-- Begin Data supplied --

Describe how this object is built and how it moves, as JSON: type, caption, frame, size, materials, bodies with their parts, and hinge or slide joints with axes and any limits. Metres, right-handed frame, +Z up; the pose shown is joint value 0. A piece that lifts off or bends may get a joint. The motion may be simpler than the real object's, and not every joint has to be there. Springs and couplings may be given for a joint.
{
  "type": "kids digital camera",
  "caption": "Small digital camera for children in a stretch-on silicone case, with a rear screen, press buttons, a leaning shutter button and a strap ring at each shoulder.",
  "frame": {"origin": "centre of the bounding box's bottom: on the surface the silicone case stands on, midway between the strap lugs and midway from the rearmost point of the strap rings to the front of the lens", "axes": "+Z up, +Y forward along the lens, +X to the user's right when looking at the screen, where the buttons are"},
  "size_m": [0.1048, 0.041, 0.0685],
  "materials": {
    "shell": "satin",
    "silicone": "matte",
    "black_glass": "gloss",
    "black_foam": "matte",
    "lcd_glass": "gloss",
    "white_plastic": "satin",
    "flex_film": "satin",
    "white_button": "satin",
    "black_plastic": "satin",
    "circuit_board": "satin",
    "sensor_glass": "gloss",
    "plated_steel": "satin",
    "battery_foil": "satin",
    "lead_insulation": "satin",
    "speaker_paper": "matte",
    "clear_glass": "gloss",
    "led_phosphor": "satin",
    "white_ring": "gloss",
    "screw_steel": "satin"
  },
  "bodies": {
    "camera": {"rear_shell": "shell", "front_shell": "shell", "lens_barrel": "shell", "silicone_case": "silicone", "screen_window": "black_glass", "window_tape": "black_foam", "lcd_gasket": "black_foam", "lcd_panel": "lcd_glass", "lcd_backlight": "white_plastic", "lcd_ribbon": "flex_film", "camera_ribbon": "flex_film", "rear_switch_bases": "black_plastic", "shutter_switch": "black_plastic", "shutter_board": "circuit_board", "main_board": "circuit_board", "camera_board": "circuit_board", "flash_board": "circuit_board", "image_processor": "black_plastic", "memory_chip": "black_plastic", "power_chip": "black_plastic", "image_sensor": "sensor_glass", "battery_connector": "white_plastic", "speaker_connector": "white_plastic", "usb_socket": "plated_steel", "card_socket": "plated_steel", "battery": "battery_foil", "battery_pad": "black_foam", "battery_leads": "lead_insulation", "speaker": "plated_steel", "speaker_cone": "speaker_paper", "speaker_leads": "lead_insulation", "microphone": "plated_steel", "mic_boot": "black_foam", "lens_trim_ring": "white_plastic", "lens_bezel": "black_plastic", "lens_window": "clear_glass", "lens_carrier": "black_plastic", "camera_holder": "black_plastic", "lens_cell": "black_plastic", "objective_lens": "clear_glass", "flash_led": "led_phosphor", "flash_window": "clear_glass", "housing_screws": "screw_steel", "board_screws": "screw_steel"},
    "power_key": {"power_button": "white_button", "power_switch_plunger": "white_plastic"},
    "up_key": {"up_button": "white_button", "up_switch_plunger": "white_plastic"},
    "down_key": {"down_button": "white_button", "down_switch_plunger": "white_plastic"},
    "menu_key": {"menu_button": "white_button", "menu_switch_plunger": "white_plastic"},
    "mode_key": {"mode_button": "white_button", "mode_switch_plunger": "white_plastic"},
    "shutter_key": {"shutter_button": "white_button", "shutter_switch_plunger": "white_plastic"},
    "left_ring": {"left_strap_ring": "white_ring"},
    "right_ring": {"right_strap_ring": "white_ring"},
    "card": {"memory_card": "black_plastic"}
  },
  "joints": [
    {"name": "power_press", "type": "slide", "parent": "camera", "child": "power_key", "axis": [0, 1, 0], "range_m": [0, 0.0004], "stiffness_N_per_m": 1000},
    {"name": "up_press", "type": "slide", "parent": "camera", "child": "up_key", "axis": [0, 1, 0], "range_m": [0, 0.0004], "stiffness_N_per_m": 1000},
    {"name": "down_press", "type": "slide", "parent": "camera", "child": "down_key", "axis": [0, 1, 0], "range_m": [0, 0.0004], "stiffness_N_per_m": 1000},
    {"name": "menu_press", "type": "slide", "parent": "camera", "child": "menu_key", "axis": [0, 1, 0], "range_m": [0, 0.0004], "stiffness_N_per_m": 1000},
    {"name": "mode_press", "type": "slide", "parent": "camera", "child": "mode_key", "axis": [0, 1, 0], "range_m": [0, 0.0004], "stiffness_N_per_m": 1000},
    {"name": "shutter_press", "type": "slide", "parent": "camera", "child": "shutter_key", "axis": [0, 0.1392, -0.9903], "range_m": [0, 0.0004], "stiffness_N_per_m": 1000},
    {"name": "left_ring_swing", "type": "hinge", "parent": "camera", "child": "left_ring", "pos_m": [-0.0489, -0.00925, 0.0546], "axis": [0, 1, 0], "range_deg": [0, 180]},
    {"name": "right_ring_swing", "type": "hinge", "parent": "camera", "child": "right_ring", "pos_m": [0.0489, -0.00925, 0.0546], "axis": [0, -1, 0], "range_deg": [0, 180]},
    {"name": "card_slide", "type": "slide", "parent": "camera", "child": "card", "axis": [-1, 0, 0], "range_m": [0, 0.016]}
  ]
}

-- End Data supplied --
-- Begin Data supplied --

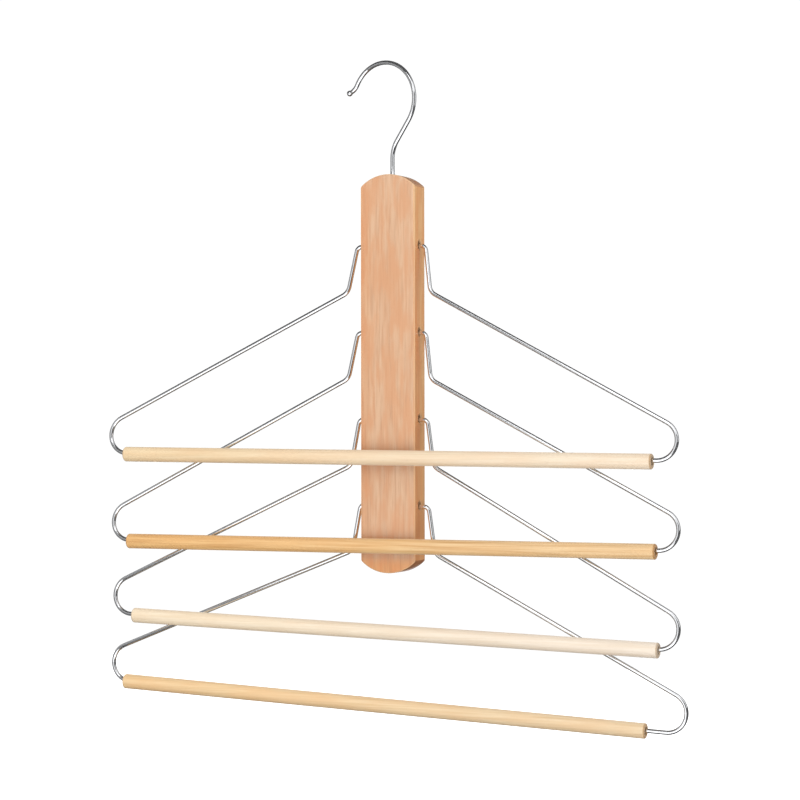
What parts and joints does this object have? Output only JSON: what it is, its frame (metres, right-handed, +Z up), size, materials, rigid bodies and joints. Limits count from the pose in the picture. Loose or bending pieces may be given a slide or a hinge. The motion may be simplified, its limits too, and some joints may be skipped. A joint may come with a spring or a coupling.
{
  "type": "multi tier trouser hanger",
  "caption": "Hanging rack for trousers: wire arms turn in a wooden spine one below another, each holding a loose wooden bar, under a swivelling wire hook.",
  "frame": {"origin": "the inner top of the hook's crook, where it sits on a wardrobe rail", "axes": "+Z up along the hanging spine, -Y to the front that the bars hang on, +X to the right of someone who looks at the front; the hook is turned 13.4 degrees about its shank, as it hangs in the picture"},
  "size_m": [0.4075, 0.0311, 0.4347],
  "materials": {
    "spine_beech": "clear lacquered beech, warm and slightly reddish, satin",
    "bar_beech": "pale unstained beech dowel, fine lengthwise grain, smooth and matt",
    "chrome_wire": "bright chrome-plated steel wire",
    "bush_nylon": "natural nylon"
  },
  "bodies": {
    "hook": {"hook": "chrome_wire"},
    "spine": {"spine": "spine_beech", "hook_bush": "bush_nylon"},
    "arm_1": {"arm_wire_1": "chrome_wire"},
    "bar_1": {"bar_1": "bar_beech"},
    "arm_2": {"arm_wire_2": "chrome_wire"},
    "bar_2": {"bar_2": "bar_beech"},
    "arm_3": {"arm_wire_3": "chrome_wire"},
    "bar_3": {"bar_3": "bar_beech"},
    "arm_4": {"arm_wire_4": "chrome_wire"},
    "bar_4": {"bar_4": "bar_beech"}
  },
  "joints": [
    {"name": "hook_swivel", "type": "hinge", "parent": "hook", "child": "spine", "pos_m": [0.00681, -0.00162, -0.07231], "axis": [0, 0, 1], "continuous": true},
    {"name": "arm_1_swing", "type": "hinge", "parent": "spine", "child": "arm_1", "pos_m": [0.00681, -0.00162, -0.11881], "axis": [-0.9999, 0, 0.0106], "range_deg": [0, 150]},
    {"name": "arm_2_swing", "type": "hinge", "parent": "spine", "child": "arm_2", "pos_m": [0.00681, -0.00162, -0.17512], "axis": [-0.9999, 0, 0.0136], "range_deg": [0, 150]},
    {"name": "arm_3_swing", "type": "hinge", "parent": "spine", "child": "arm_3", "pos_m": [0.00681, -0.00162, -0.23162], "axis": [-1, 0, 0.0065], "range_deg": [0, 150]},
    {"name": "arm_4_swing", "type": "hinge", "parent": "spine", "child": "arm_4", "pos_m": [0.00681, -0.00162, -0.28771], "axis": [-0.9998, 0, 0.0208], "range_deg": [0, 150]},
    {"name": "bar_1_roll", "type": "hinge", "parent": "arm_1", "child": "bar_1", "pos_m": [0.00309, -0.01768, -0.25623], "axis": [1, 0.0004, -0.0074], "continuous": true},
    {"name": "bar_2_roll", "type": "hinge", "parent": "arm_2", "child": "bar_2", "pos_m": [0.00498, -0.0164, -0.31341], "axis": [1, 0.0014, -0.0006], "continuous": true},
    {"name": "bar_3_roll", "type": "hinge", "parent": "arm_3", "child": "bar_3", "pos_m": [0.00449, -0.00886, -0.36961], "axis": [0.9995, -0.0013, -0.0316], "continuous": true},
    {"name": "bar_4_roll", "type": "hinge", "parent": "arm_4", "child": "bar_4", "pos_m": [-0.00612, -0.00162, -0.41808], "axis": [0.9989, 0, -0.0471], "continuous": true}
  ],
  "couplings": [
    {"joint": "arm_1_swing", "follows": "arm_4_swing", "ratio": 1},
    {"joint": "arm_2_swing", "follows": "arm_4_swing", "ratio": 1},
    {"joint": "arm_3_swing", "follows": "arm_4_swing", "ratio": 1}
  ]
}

-- End Data supplied --
-- Begin Data supplied --

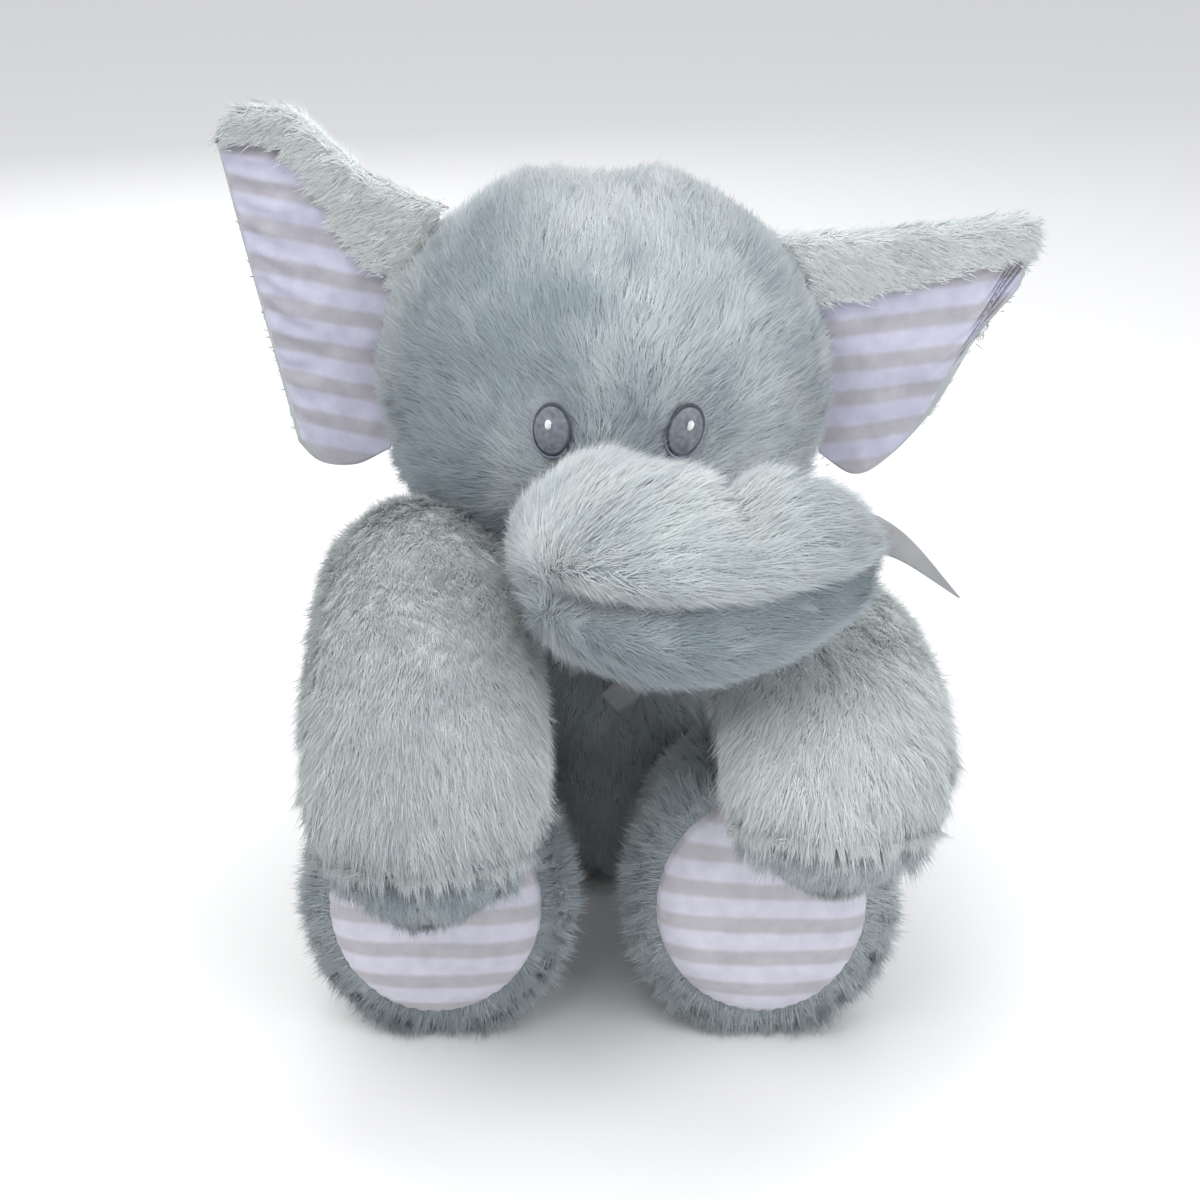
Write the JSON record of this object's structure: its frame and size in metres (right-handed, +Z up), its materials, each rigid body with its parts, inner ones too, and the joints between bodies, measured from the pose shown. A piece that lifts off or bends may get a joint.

-- End Data supplied --

:: Directive ::
Return all lines of the material above in which the word "lifts" occurs.

:: Result for this exercise ::
Describe how this object is built and how it moves, as JSON: type, caption, frame, size, materials, bodies with their parts, and hinge or slide joints with axes and any limits. Metres, right-handed frame, +Z up; the pose shown is joint value 0. A piece that lifts off or bends may get a joint. The motion may be simpler than the real object's, and not every joint has to be there. Springs and couplings may be given for a joint.
Write the JSON record of this object's structure: its frame and size in metres (right-handed, +Z up), its materials, each rigid body with its parts, inner ones too, and the joints between bodies, measured from the pose shown. A piece that lifts off or bends may get a joint.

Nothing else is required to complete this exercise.